Select the output inductor so under low line and maximum output voltage, the inductor current slope times the output capacitor ESR ramps up faster than the capacitor voltage droops during a load current step. If the inductor is too small, the output ripple current and ripple voltage become too large. One solution is to reduce the ripple current to increase the switching frequency. You can do this only at the expense of reduced efficiency and higher system cost.

The IR3004 and IR3005 employ a soft start capacitor that you must select, so when the output capacitors charge at start-up, the peak inductor current does not reach the current limit threshold. A minimum of 1 μF capacitor is suitable for most applications. An internal 10μA current source charges the soft start capacitor, which slowly ramps up the inverting input of the PWM comparator. This ensures the output voltage ramps up at the same rate as the soft start capacitor, thereby limiting the input current.

It's recommended to place an inductor between the system 5V supply and the input capacitors of the switching regulator (Fig. 1). This isolates the 5V supply from the switching noise occurring during the turn on and off of the switching components. Typically, an inductor in the 1 μH to 3 μH range will be sufficient in this type of application.

The best way to shutdown the switcher is to pull down on the soft start pin using an external small signal transistor, such as a 2N3904 or 2N7002 small signal MOSFET. This allows slow output ramp up — same as the power up.

HIP630X/HIP660X Family

Intersil's HIP630X/HIP660X multiphase product family consists of five multiphase PWM controllers and three MOSFET drivers. The family uses a patented circuit topology to obtain a high performance, multiphase dc-dc converter — while requiring fewer and smaller passive devices. It employs a unique current balance approach between the dc-dc converter phases that guarantees accurate phase-to-phase current balance for microprocessor power supplies.

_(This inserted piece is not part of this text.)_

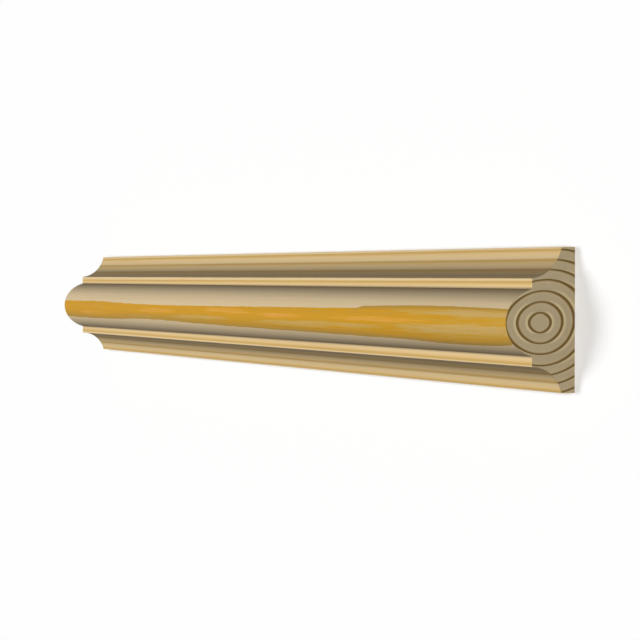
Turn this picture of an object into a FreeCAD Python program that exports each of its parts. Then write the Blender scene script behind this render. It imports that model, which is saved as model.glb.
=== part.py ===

Included in this product family are the HIP6301 multiphase PWM control IC and its companion gate driver, the HIP6602 which provide precision voltage regulation for advanced microprocessors (Fig. 2). Multiphase converters distribute the power and load current, which results in smaller and lower cost transistors with fewer input and output capacitors. These reductions accrue from the higher effective conversion frequency with higher frequency ripple current due to the phase interleaving process of this topology. For example, a 4-phase converter operating at 350 kHz has a 1.4 MHz ripple frequency. Moreover, compared with single-phase topologies, the metaphase converter's wider bandwidth provides faster response to load transients.

The HIP6301 controller IC includes programmable VID codes from the microprocessor that range from 1.1V to 1.85V with a system accuracy of ±1%. Pull-up currents on these VID pins eliminate the need for external pull up resistors. In addition, “droop” compensation, used to reduce the overshoot or undershoot of the core voltage, is easily programmed with a single resistor.

Another feature of the HIP6301 is the PGOOD monitor circuit that is held low until the core voltage increases, during its soft-start sequence, to within 10% of the programmed voltage. An overvoltage, 15% above programmed core voltage, results in the converter shutting down and turning the lower MOSFETs ON to clamp and protect the microprocessor. Under voltage is also detected and results in PGOOD low if the core voltage falls 10% below the programmed level. Overcurrent protection reduces the regulator current to less than 25% of the programmed trip value. These features provide monitoring and protection for the microprocessor and power system.

The HIP6602 is a high frequency, two-power channel MOSFET driver intended to drive four power N-Channel MOSFETs in a synchronous-rectified buck converter topology (Fig. 2). It drives upper and lower gates over a range of 5V to 12V. This drive-voltage flexibility provides the advantage of optimizing applications involving tradeoffs between switching losses and conduction losses.

Output drivers in the HIP6602 have the capacity to efficiently switch power MOSFETs at high frequencies. Each driver is capable of driving a 3000 pF load with a 30 ns propagation delay and 50 ns transition time. This device implements bootstrapping on the upper gates with only a single external capacitor required for each power channel. This reduces implementation complexity and allows the use of higher performance, cost-effective, N-Channel MOSFETs. Adaptive shoot-through protection is integrated to prevent both MOSFETs from conducting simultaneously.

The HIP630X family also includes the HIP6303 and HIP6311, which are 2- to 4-phase PWM controllers that regulate output current above 100A, whereas the HIP6302 and HIP6304 are dedicated 2-phase devices that control microprocessor loads in the 50A range. Also in the product family are the HIP6601A and HIP6603A that are single-channel MOSFET drivers, while the HIP6602A drives four n-channel MOSFETs in a multiphase buck dc-dc converter, as shown in Fig. 2. The manufacturer offers HIP6301, HIP6303, and HIP6311 in 20-pin narrow-body SOIC packages. It also offers HIP6302 and HIP6304 in 16-pin narrow-body SOIC packages, while offering HIP6601 and HIP6603 in 8-pin narrow-body SOIC, 8-pin TSSOP, and the new, thermally enhanced 8-pin Exposed-Paddle (E-Pad) SOIC and 16-pin, 4×4 Micro Lead Frame (MLF) packages. HIP6602 comes in 14-pin narrow-body SOIC with the E-PAD.